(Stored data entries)

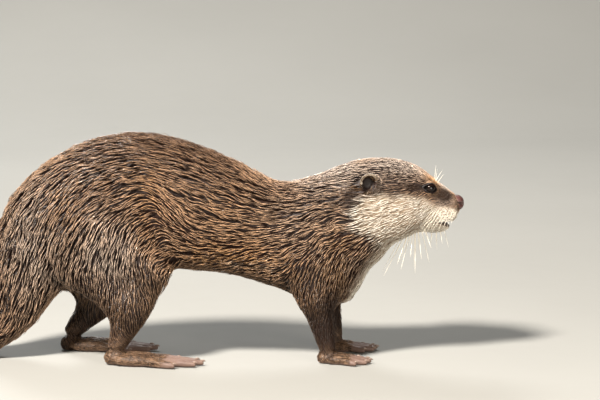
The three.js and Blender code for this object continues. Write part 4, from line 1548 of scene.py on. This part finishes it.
def eyeball(side):
    """A ball whose pole lies along the gaze, with a cornea that swells there."""
    gaze = GAZE * (1, SIDES[side], 1)
    ball = bmesh.new()
    bmesh.ops.create_uvsphere(ball, u_segments=BALL_ROUND, v_segments=BALL_RINGS, radius=1)
    turn = Vector((0, 0, 1)).rotation_difference(Vector(gaze))
    bmesh.ops.rotate(ball, verts=ball.verts, matrix=turn.to_matrix())
    me = bpy.data.meshes.new(f"eyeball_{side}")
    ball.to_mesh(me)
    ball.free()
    ways = places(me)
    angle = np.arccos(np.clip(ways @ gaze, -1, 1))
    swell = CORNEA * ramp(IRIS_ANGLE, CORNEA_FULL * IRIS_ANGLE, angle)
    centre = EYE * (1, SIDES[side], 1)
    set_places(me, placed(centre + ways * (BALL + swell)[:, None]))
    write_value(me, "off_centre", angle / IRIS_ANGLE)
    made = piece_of(f"eyeball_{side}", me, eye_material)
    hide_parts(f"eye_{side}")


for side in SIDES:
    eyeball(side)
print("eyeballs, across in mm:", 2 * BALL)

# %% [markdown]
# ## Nose pad
# The pad is bare, damp and pebbled, with comma-shaped nostrils that open to the side. It
# is drawn as a full ellipsoid in the CAD. Here a fine ball takes that shape, and soft
# falloffs press in the nostrils and the groove down the middle.

# %% Material: nose
nose_material, tree, shader = material("damp_nose", Coat_Weight=0.35, Coat_Roughness=0.25)
pebbles = group_in(tree, pebbled, Size=1700.0, Wrinkle_size=500.0)
flesh_tone = mixed(tree, noise(tree, 160.0), tint("#3c2220"), tint("#6f453e"))
# Painted shade in the hollows between the pebbles.
pebble_hollow_shade = worked(tree, "MULTIPLY", pebbles["Hollows"], 0.9)
flesh_tone = mixed(tree, pebble_hollow_shade, flesh_tone, tint("#230f0e"))
# Painted shade deep in the nostrils.
flesh_tone = mixed(tree, read(tree, "nostril_shade"), flesh_tone, tint("#0c0404"))
tree.links.new(flesh_tone, shader.inputs["Base Color"])
tree.links.new(scaled(tree, pebbles["Hollows"], 0.3, 0.32), shader.inputs["Roughness"])
bumped(tree, shader, pebbles["Height"], 0.5, 0.0004)

# %% Nose pad
# A power above 2 makes the ball a little square, as the pad is seen from in front.
SQUARE = 2.4
NOSTRIL = np.array((212.4, 6.0, 143.4))
NOSTRIL_TAIL = NOSTRIL + (-2.4, 2.0, 1.5)
NOSTRIL_DEEP, RIM_SWELL, GROOVE_DEEP, DIP_DEEP = 3.4, 0.7, 0.8, 0.5
GROOVE_HALF, DIP_HALF = 0.7, 3.0

ball = bmesh.new()
bmesh.ops.create_icosphere(ball, subdivisions=6, radius=1)
nose_mesh = bpy.data.meshes.new("nose_pad")
ball.to_mesh(nose_mesh)
ball.free()
ways = places(nose_mesh)
squared = ways / (np.abs(ways) ** SQUARE).sum(1, keepdims=True) ** (1 / SQUARE)
pad = NOSE_PAD + squared * NOSE_HALF
m = mirrored(pad)
hole = around(m, NOSTRIL, (3.4, 1.9, 1.7)) + around(m, NOSTRIL_TAIL, (2.4, 1.6, 0.9))
rim = around(m, NOSTRIL, (4.6, 3.6, 3.2)) - hole
groove = np.exp(-(pad[:, 1] / GROOVE_HALF) ** 2) * ramp(145.5, 141, pad[:, 2])
dip = np.exp(-(pad[:, 1] / DIP_HALF) ** 2) * ramp(148, 151, pad[:, 2])
inward = np.clip(hole, 0, 1) * NOSTRIL_DEEP - np.clip(rim, 0, 1) * RIM_SWELL
inward = inward + groove * GROOVE_DEEP + dip * DIP_DEEP
pad = pad - ways * inward[:, None]
set_places(nose_mesh, placed(pad))
# Painted shade deep in the nostrils.
write_value(nose_mesh, "nostril_shade", ramp(0.45, 0.95, hole))
nose_piece = piece_of("nose_pad", nose_mesh, nose_material)
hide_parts("nose")
print("corners of the nose pad:", len(pad))

# %% [markdown]
# ## Whiskers
# Whiskers are stiff, pale and tapering. Each is a fine tube that leaves the skin along its
# root and bends under its own weight. They grow in rows on the lip pad, in a small spray
# under the cheek, a few on the chin and a pair over each eye.

# %% Material: whisker and claw
whisker_material, _, _ = grained(
    "pale_whisker", 0.6, colours=(700.0, "#f0e6cc", "#fffaf0"),
    rough=(400.0, 0.2, 0.25), bump=(3000.0, 0.15, 0.0001),
)
claw_material, _, _ = grained(
    "claw_horn", 0.6, colours=(300.0, "#3a2c25", "#8a7567"),
    rough=(500.0, 0.25, 0.3), bump=(1800.0, 0.3, 0.0001),
)
print("made:", whisker_material.name, "and", claw_material.name)


# %% Tapering tubes along a line
def tapered(name, lines, widths, sides, wear):
    """Closed tubes along lines of points in mm, each with a radius at every point."""
    points, corners, sizes, start = [], [], [], 0
    for line, radii in zip(lines, widths):
        line = np.asarray(line, float)
        ahead = unit(np.gradient(line, axis=0))
        side = unit(np.cross(ahead, (0.3, 0.9, 0.31)))
        up = np.cross(ahead, side)
        for k, radius in enumerate(radii):
            for s in range(sides):
                turn = 2 * math.pi * s / sides
                spoke = side[k] * math.cos(turn) + up[k] * math.sin(turn)
                points.append(line[k] + spoke * radius)
        count = len(line)
        for k in range(count - 1):
            for s in range(sides):
                low, next_one = start + k * sides + s, start + k * sides + (s + 1) % sides
                corners += [low, next_one, next_one + sides, low + sides]
                sizes.append(4)
        corners += [start + s for s in reversed(range(sides))]
        corners += [start + (count - 1) * sides + s for s in range(sides)]
        sizes += [sides, sides]
        start += count * sides
    made = piece_of(name, mesh_of(name, placed(np.array(points)), corners, sizes), wear)
    print(name, "made:", len(lines))


# %% One whisker
# All measures are in mm. The sag is a share of the length.
WHISKER_POINTS, WHISKER_SIDES = 9, 4
ROOT_DEEP = 0.8
TAPER, TAPER_POWER = 0.82, 1.3
lines, widths = [], []


def add_whisker(sign, root, way, length, sag, thick):
    """Lays out a whisker drawn for the left side, on the side that sign gives."""
    s = np.linspace(0, 1, WHISKER_POINTS)
    near, _ = onto_skin(np.array([root], float) * (1, sign, 1))
    way = unit(np.array(way) * (1, sign, 1))
    straight = near[0] - way * ROOT_DEEP + way * length * s[:, None]
    lines.append(straight + np.array((0, 0, -1.0)) * sag * length * s[:, None] ** 2)
    widths.append(thick * (1 - TAPER * s ** TAPER_POWER))


# %% The rows on the lip pad
PAD_LONG, PAD_OUT = 22, 17
PAD_SHORTEST, PAD_LONGER = 4.5, 13
PAD_SAG, PAD_THIN, PAD_THICKER = 0.28, 0.11, 0.09


def pad_whiskers(sign):
    """Short ones near the nose, and longer and stiffer ones towards the cheek."""
    for x, z in whisker_roots:
        back_share = max(0.0, (PAD_FRONT - x) / PAD_LONG)
        length = PAD_SHORTEST + PAD_LONGER * back_share ** 1.5 + whisker_rng.uniform(-1, 3)
        way = (-0.25 - 0.55 * back_share, 0.75, -0.55 + whisker_rng.normal(0, 0.12))
        thick = PAD_THIN + PAD_THICKER * back_share
        add_whisker(sign, (x, PAD_OUT, z), way, length, PAD_SAG, thick)


# %% Under the cheek, on the chin and over the eye
# Each row under the cheek: how far out the whisker stands, from 0 to 1, and its length.
CHEEK_SPRAY = (
    (0.1, 42), (0.62, 30), (0.3, 34), (0.8, 24), (0.2, 38), (0.5, 27), (0.05, 30), (0.7, 20),
)
CHEEK_SAG, CHEEK_THICK = 0.05, 0.34
CHIN_COUNT, CHIN_SAG, CHIN_THICK = 4, 0.03, 0.24
BROW_COUNT, BROW_SAG, BROW_THICK = 2, 0.1, 0.17


def cheek_whiskers(sign):
    for k, (out, length) in enumerate(CHEEK_SPRAY):
        share = k / (len(CHEEK_SPRAY) - 1)
        root = (160 + 19 * share, 10 + 8 * out, 118.5)
        way = (-0.5 + 0.85 * share, 0.75 * out, -0.92)
        add_whisker(sign, root, way, length, CHEEK_SAG, CHEEK_THICK)


def chin_whiskers(sign):
    for k in range(CHIN_COUNT):
        root = (186 + 4 * k, 3 + 2 * (k % 3), 117)
        way = (-0.1 + 0.12 * k, 0.1 + 0.16 * (k % 3), -1)
        add_whisker(sign, root, way, 13 + 4 * (k % 2), CHIN_SAG, CHIN_THICK)


def brow_whiskers(sign):
    for k in range(BROW_COUNT):
        way = (0.08 + 0.5 * k, 0.3, 1.0)
        add_whisker(sign, (190 + 2 * k, 9, 166), way, 16 - 2 * k, BROW_SAG, BROW_THICK)


for sign in SIDES.values():
    for whiskers_of in (pad_whiskers, cheek_whiskers, chin_whiskers, brow_whiskers):
        whiskers_of(sign)
tapered("whiskers", lines, widths, WHISKER_SIDES, whisker_material)

# %% [markdown]
# ## Claws
# A small-clawed otter's claws are short blunt pegs that hardly pass the toe. The same
# tapering tube makes them: each follows a short line that dips at its end, and the lines
# are laid out toe by toe from the place and size of each foot.

# %% Claws
# Each row: the ankle's place, the side, the way the foot points in degrees, its length and
# width, and the thickness of a toe.
PAW_SHAPES = (
    ((90, 31), "right", 6, 40, 27, 3.2), ((97, 31), "left", 2, 40, 27, 3.2),
    ((-103, 38), "right", 5, 80, 34, 3.6), ((-148, 36), "left", -4, 80, 34, 3.6),
)
CLAW_LINE = np.array(((-1.2, 0, 0.1), (0.4, 0, 0.5), (1.8, 0, 0.35), (2.9, 0, -0.35)))
CLAW_RADII = np.array((1.25, 1.15, 0.75, 0.18))
CLAW_SIDES = 8
TOES = range(-2, 3)
TOE_ARC, TOE_SPREAD = 0.075, 0.27
CLAW_BACK, CLAW_UP = 0.4, 1.25

lines, widths = [], []
for (x, y), side, heading, length, width, digit in PAW_SHAPES:
    turn = math.radians(SIDES[side] * heading)
    ahead = (math.cos(turn), math.sin(turn), 0)
    leftward = (-math.sin(turn), math.cos(turn), 0)
    turning = np.array((ahead, leftward, (0, 0, 1)))
    for i in TOES:
        reach = length * (1 - TOE_ARC * i * i) - digit * CLAW_BACK
        tip = np.array((reach, i * width * TOE_SPREAD, digit * CLAW_UP))
        lines.append((tip + CLAW_LINE) @ turning + (x, SIDES[side] * y, 0))
        widths.append(CLAW_RADII)
tapered("claws", lines, widths, CLAW_SIDES, claw_material)

# %% [markdown]
# ## The studio floor
# The floor is one broad sheet that curves up far behind the animal, so no horizon shows.
# A wall there would hide the animal from behind, so the sheet shows only from its front:
# one shader is mixed with a clear one by the side that is looked at.

# %% Floor
# All measures are in metres.
WIDE, NEAR_EDGE, BEND_START, BEND, WALL_TOP = 6.0, -6.0, 1.6, 1.8, 6.0
BEND_STEPS = 24

floor_material, tree, shader = grained(
    "studio_floor", 0.2, colours=(3.0, "#83837f", "#8a8a86"),
    rough=(40.0, 0.1, 0.8), bump=(300.0, 0.1, 0.0005),
)
profile = [(NEAR_EDGE, 0.0)]
for t in np.linspace(0, QUARTER, BEND_STEPS):
    profile.append((BEND_START + BEND * math.sin(t), BEND * (1 - math.cos(t))))
profile.append((BEND_START + BEND, WALL_TOP))
points = [(x, y, z) for y, z in profile for x in (-WIDE, WIDE)]
spans = len(profile) - 1
corners = [n for k in range(spans) for n in (2 * k, 2 * k + 1, 2 * k + 3, 2 * k + 2)]
floor_mesh = mesh_of("studio_floor", np.array(points), corners, [4] * spans)
floor = shown("studio_floor", floor_mesh, floor_material)
print("spans of the floor:", spans)

# %% A wall that hides nothing from behind
which_side = tree.nodes.new("ShaderNodeNewGeometry").outputs["Backfacing"]
clear = tree.nodes.new("ShaderNodeBsdfTransparent")
either = tree.nodes.new("ShaderNodeMixShader")
outlet = tree.nodes["Material Output"].inputs["Surface"]
tree.links.new(which_side, either.inputs[0])
tree.links.new(shader.outputs[0], either.inputs[1])
tree.links.new(clear.outputs[0], either.inputs[2])
tree.links.new(either.outputs[0], outlet)
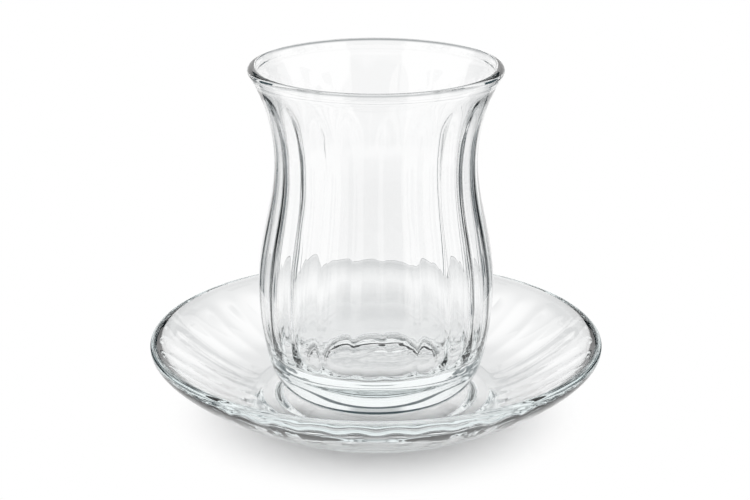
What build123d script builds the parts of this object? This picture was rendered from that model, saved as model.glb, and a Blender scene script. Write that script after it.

* _TO DO_
Show, from the material above, each line that includes the string "object".

* _RESPONSE_
The three.js and Blender code for this object continues. Write part 4, from line 1548 of scene.py on. This part finishes it.
What build123d script builds the parts of this object? This picture was rendered from that model, saved as model.glb, and a Blender scene script. Write that script after it.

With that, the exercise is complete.